Arguments have been put forth that now may be time for downtown retailers, developers, and landowners to embrace what Europe has learned many decades ago. Are we really different than Europe, contrary to the standard rhetoric that is thrown out when change is not embraced? Are we really
different than other global places where use of city streets is given to first to shopping? The reality is that most of us in Vancouver come from Europe, Asia, or from other lands, either as first, second, or third generation Canadians. So, is there a big difference, which would prevail against people streets? Did the Olympics not demonstrate an appetite for people streets?
Arguments against people streets and against Greenest City streets with separated bike lanes are sometimes based on the expectation that people have of being able to find parking right in front of their destination retail stores. On the other hand, reality tends to be that people may have to park farther away and walk back three or four blocks or so. Then, is there a real argument against providing short-term parking in car garages within this catchment area?
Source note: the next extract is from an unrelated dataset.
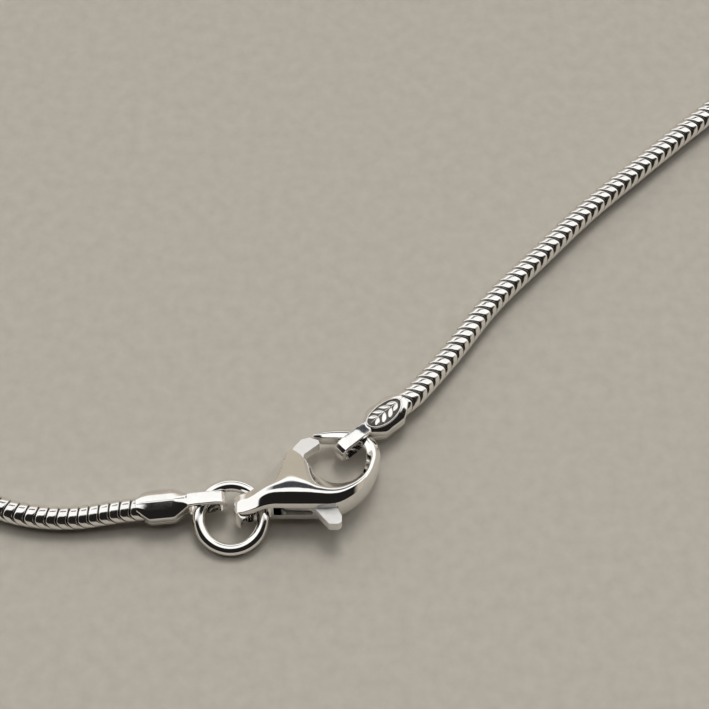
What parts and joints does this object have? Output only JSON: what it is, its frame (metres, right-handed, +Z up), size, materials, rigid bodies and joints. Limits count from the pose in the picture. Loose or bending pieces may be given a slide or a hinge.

Arguments are made that people prefer to park on streets than in parking lots. Would the free market pricing argument not prevail that the market determines parking prices for on-street parking and that these premium, desired parking spots should be priced at premium rates? Would the elasticity of pricing then be such that motorists would seek out lower-cost, off-street parking? By using free market pricing principles, on-street parking should be priced at a premium to the level that free market pricing demands for event parking downtown, at sometimes ten and twenty times more than the going rate for off-road parking outside of an event parking catchment area.
Maybe it is time for downtown retailers to seriously reconsider their retailing direction and embrace and work with Vancouverites in transforming some streets to people streets, to Greenest City streets, to Livable Communities streets.